Sem dúvida é este o mais relevante postulado ético e jurídico da Constituição Federal do Brasil. É impossível pensar a ideia de justiça sem levar em consideração este princípio.(…) “A pessoa representa o fim último da sociedade, que por sua vez lhe está ordenada.”
Pelo simples fato de ser humano, a pessoa é detentora de dignidade, é essencialmente um atributo da pessoa humana: pelo simples fato de “ser” humana, esta merece todo respeito. Entendimento pacificado há tempos no meio teológico, filosófico e jurídico.
Entretanto o Estado tem se mostrado cada vez mais negligente com este fundamento constitucionalizado, ou por outra, com este compromisso assumido constitucionalmente.
A Carta Magna de 1988 garantiu ao Cidadão brasileiro direito à vida. No entender do Professor André Ramos Tavares, diretor do Instituto Brasileiro de Estudos Constitucionais; “o direito à vida deve ser entendido em duplo sentido. Primeiro, como direito a permanecer vivo. Em segundo, direito a um nível de vida adequado. A manutenção da vida do indivíduo se faz por meio da prestação positiva do Estado principalmente no que se refere à segurança pública, bem como a proibição do homicídio. Já a garantia de mínimas condições de vida, para uma existência digna, faz-se por meio de direitos, tais como alimentação adequada, moradia, vestuário, saúde, educação, cultura e lazer.”

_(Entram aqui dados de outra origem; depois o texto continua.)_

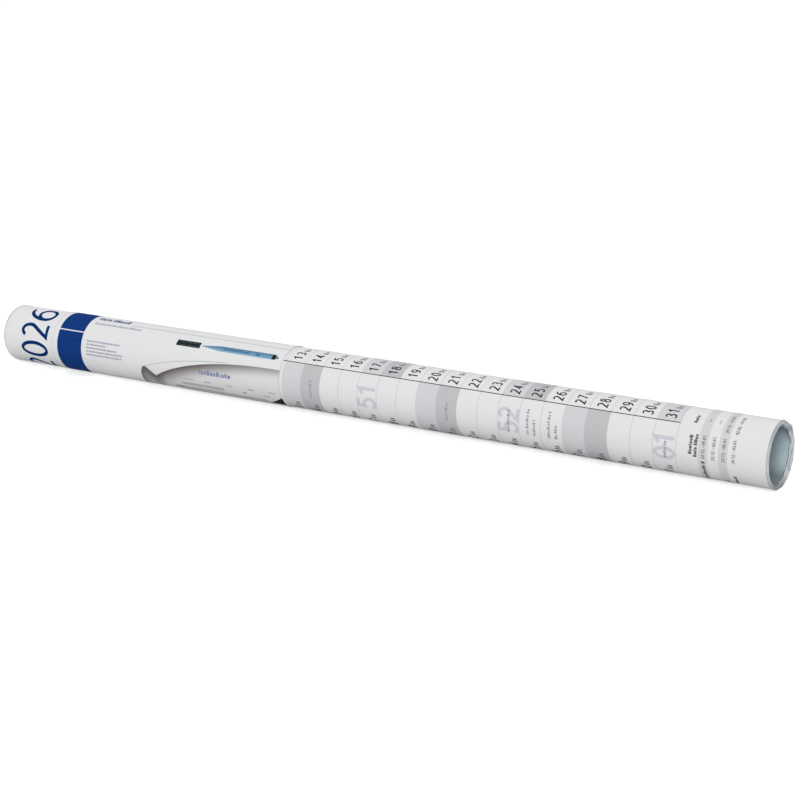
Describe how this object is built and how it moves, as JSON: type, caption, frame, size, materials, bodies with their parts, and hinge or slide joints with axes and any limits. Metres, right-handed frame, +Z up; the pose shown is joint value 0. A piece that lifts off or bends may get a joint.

Não há dúvida, direito à vida trata-se do direito fundamental mais importante, logo goza do pressuposto da aplicabilidade imediata, ou seja, não depende de nenhuma outra lei para que possam ser efetivado. Interligado diretamente aos direitos sociais, direitos estes que objetivam possibilitar melhores condições de vida aos mais fracos. Entre eles o direito a saúde.
Tais direitos estão conectados com o direito de igualdade, valem como pressupostos do gozo dos direitos individuais na medida em que criam condições materiais favoráveis na conquista da igualdade real, o que naturalmente, cria condições mais compatível com o exercício efetivo da liberdade.
Mas o Estado encontrou um jeito para se furtar ao cumprimento de tais direitos – “reserva do possível” .
O direito a uma vida digna depende de implementação de políticas publicas, que por sua vez depende de disponibilidade financeira – a então chamada reserva do possível. A válvula de escape mais utilizada pela administração pública para, o não cumprimento deste e de outros direitos fundamentais, reside justamente no argumento de que não há verbas para implementá-los.
O STF já decidiu que o Estado “deve aparelhar-se para a observância irrestrita dos ditames constitucionais, não cabendo tergiversar mediante escusas relacionadas com a deficiência de caixa” (AgRegimental no RE 384.201-3/SP).
Vivemos num Estado Democrático de Direito, sob a égide de uma das constituições mais avançadas do mundo. Mas os direitos ali elencados estão longe de se tornarem reais; haja vista a pergunta feita a familiares de pacientes em hospitais públicos, “o paciente tem vida útil?” Um sim ou um não vai determinar toda tratamento do paciente, sem que a família se dê conta da diferença da resposta. Afinal são muitos amontoados em corredores no mesmo estado, num país em que se privatizou as riquezas e globalizou a miséria sobre a proteção da “Reserva do Possível”.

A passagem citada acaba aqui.